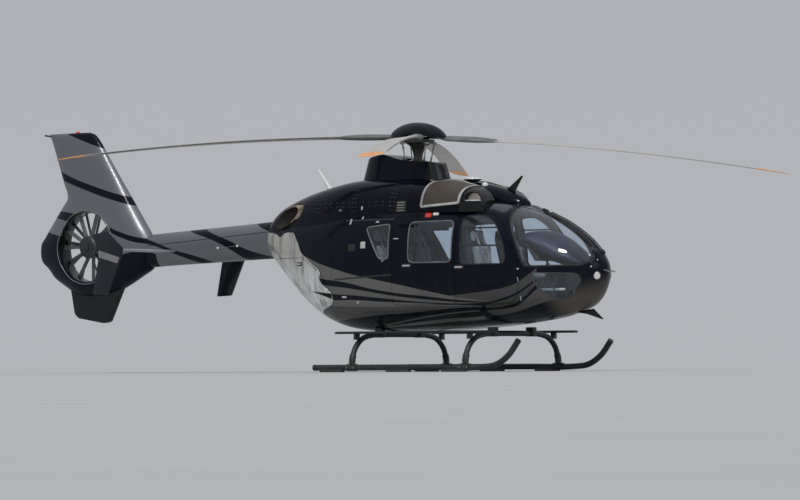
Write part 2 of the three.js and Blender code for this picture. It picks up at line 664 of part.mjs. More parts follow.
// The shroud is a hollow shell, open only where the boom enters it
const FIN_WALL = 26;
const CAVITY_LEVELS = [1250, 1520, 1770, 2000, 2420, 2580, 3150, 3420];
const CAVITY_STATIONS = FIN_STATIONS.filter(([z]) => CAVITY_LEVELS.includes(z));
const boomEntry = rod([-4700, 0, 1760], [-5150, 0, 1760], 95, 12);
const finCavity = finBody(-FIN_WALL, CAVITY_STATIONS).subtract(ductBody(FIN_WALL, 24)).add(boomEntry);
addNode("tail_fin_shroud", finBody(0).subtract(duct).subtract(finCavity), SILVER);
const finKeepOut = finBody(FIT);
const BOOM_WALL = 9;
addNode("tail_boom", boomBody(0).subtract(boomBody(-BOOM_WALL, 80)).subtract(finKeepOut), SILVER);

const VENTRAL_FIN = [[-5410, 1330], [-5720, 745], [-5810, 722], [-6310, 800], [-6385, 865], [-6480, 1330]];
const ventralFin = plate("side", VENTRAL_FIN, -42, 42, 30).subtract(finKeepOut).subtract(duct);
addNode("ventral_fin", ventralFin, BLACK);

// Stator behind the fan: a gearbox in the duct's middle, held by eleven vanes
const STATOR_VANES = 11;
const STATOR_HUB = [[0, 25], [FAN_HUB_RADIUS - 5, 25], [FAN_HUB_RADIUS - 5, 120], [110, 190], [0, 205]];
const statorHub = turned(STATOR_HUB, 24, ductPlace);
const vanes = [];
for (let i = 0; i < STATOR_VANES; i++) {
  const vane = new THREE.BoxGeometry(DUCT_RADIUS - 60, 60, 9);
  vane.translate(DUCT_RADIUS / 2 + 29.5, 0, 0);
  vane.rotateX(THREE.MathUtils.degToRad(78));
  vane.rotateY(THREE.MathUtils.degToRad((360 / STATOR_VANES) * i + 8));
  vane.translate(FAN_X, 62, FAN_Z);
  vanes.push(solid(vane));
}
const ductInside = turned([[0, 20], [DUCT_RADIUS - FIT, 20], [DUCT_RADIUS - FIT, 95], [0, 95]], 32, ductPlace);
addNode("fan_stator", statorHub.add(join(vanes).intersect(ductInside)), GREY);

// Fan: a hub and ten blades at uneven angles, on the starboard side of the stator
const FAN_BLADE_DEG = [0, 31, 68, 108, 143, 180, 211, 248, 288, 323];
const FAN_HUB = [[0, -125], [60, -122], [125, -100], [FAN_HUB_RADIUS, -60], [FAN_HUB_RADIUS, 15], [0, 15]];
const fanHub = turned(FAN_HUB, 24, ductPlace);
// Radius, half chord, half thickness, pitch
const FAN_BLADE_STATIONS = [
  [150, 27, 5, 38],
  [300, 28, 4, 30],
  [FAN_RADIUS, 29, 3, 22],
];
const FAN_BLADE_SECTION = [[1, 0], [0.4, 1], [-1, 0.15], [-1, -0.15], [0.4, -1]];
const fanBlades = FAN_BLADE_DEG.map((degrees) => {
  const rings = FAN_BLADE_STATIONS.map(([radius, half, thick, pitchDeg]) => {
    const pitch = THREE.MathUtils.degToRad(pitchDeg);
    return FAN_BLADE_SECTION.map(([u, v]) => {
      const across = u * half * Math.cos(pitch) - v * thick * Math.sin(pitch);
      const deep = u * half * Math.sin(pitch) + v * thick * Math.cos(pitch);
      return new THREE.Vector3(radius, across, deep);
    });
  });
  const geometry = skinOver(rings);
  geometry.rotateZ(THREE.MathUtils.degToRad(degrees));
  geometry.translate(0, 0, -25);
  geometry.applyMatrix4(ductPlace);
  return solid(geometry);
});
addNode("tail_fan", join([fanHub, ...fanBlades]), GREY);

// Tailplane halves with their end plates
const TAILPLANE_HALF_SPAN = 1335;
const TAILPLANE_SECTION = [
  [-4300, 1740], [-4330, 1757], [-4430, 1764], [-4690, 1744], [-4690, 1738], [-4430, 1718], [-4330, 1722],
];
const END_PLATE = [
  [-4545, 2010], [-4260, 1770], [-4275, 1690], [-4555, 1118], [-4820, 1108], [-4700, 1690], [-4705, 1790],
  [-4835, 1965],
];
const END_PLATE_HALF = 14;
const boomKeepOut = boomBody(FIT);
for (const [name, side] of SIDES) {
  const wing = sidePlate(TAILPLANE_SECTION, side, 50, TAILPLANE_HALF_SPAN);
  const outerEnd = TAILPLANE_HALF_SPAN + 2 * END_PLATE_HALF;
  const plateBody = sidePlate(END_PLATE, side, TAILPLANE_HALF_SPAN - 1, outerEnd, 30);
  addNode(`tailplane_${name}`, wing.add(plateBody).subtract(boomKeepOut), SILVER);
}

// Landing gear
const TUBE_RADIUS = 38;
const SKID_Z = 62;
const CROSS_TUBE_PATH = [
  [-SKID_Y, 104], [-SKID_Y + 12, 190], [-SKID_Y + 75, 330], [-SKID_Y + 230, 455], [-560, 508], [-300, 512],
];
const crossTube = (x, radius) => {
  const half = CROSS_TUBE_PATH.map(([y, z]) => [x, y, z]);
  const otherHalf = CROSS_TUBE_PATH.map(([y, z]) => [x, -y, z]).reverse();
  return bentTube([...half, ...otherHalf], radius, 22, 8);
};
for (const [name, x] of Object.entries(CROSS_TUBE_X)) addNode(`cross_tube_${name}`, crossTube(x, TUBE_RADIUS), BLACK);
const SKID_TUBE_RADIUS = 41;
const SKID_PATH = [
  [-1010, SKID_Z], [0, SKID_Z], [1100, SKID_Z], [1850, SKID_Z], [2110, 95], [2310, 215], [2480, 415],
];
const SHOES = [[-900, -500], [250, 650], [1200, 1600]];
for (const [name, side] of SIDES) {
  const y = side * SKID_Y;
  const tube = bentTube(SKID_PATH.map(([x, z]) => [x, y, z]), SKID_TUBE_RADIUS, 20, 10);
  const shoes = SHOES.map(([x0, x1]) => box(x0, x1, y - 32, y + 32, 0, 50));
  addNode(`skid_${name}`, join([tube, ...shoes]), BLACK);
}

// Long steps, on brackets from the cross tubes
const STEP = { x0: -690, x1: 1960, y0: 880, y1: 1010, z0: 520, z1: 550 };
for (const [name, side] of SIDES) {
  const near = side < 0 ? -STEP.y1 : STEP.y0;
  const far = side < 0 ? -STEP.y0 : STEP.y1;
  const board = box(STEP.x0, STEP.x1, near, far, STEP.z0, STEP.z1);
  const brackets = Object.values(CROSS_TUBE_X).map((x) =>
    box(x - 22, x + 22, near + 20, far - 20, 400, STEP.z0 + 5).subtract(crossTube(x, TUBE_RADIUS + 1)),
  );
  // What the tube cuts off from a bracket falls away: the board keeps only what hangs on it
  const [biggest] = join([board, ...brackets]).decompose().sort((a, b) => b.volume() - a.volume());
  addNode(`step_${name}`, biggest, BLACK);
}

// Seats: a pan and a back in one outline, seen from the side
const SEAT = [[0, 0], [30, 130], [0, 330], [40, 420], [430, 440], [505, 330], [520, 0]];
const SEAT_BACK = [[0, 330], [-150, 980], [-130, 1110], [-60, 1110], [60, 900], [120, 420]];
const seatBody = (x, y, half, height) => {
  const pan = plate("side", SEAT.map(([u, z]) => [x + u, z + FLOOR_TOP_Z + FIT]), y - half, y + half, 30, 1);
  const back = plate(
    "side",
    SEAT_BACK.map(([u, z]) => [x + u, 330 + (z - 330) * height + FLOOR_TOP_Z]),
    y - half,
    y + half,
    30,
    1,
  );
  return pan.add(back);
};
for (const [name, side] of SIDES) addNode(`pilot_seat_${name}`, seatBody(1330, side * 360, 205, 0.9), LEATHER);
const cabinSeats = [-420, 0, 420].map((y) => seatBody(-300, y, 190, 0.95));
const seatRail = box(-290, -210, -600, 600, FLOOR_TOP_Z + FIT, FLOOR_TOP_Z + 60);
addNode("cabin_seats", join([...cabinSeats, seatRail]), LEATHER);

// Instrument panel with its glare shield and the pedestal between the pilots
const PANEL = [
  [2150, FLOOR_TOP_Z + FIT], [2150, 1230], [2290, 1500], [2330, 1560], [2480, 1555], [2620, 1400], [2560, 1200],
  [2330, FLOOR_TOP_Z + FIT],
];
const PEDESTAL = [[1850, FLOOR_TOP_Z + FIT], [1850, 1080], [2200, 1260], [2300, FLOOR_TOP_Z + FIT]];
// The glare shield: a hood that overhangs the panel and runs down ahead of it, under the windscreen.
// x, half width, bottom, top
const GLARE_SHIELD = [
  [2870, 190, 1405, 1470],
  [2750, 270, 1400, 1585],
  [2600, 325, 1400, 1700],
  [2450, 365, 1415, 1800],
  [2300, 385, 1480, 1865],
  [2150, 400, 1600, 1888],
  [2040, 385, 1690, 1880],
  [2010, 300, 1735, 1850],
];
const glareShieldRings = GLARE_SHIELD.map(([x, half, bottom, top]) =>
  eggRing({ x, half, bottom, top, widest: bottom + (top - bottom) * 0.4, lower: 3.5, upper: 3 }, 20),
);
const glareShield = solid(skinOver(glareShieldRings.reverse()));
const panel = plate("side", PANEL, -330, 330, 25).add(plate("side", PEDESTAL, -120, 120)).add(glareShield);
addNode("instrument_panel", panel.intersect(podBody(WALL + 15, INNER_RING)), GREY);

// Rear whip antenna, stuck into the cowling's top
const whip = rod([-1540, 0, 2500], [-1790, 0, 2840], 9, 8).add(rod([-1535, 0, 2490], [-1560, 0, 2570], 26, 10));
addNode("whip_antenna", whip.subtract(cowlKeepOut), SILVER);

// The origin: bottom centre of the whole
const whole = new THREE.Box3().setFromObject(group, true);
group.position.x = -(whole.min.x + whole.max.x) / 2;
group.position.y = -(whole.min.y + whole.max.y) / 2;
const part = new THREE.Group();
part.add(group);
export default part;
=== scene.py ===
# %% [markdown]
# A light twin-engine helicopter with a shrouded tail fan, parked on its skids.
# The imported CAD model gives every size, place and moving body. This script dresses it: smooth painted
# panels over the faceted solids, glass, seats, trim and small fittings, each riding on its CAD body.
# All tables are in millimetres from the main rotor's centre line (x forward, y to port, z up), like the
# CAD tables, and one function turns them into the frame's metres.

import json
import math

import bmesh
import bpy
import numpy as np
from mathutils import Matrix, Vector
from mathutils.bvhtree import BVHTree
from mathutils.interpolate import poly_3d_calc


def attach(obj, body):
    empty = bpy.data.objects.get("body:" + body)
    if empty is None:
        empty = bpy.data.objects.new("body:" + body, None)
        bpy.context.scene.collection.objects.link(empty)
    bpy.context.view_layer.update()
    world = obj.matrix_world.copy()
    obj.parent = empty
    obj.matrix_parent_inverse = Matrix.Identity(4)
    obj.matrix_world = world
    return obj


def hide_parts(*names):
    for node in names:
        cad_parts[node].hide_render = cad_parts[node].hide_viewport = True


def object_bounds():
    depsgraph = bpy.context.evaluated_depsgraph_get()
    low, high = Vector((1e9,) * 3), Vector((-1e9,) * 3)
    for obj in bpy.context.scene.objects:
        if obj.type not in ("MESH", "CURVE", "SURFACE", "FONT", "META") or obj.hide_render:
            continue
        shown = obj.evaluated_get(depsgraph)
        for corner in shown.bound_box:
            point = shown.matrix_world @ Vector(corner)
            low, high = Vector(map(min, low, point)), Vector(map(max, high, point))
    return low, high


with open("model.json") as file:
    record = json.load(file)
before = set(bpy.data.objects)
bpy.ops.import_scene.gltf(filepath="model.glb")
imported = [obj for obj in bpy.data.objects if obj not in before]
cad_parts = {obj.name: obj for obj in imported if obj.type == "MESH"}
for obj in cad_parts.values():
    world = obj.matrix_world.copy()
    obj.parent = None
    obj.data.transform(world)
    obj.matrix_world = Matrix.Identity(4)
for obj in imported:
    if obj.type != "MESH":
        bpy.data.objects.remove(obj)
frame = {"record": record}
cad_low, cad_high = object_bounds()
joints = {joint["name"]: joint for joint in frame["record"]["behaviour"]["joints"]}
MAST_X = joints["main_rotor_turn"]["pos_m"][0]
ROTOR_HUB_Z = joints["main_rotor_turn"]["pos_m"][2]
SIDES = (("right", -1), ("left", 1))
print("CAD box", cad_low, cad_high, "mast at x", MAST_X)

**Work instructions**
In the listing above, find the line containing "of the whole" and the line containing "record = json.load(file)", then quote both, plus every line between them, exactly as written.

**Response to the task**
// The origin: bottom centre of the whole
const whole = new THREE.Box3().setFromObject(group, true);
group.position.x = -(whole.min.x + whole.max.x) / 2;
group.position.y = -(whole.min.y + whole.max.y) / 2;
const part = new THREE.Group();
part.add(group);
export default part;
=== scene.py ===
# %% [markdown]
# A light twin-engine helicopter with a shrouded tail fan, parked on its skids.
# The imported CAD model gives every size, place and moving body. This script dresses it: smooth painted
# panels over the faceted solids, glass, seats, trim and small fittings, each riding on its CAD body.
# All tables are in millimetres from the main rotor's centre line (x forward, y to port, z up), like the
# CAD tables, and one function turns them into the frame's metres.

import json
import math

import bmesh
import bpy
import numpy as np
from mathutils import Matrix, Vector
from mathutils.bvhtree import BVHTree
from mathutils.interpolate import poly_3d_calc


def attach(obj, body):
    empty = bpy.data.objects.get("body:" + body)
    if empty is None:
        empty = bpy.data.objects.new("body:" + body, None)
        bpy.context.scene.collection.objects.link(empty)
    bpy.context.view_layer.update()
    world = obj.matrix_world.copy()
    obj.parent = empty
    obj.matrix_parent_inverse = Matrix.Identity(4)
    obj.matrix_world = world
    return obj


def hide_parts(*names):
    for node in names:
        cad_parts[node].hide_render = cad_parts[node].hide_viewport = True


def object_bounds():
    depsgraph = bpy.context.evaluated_depsgraph_get()
    low, high = Vector((1e9,) * 3), Vector((-1e9,) * 3)
    for obj in bpy.context.scene.objects:
        if obj.type not in ("MESH", "CURVE", "SURFACE", "FONT", "META") or obj.hide_render:
            continue
        shown = obj.evaluated_get(depsgraph)
        for corner in shown.bound_box:
            point = shown.matrix_world @ Vector(corner)
            low, high = Vector(map(min, low, point)), Vector(map(max, high, point))
    return low, high


with open("model.json") as file:
    record = json.load(file)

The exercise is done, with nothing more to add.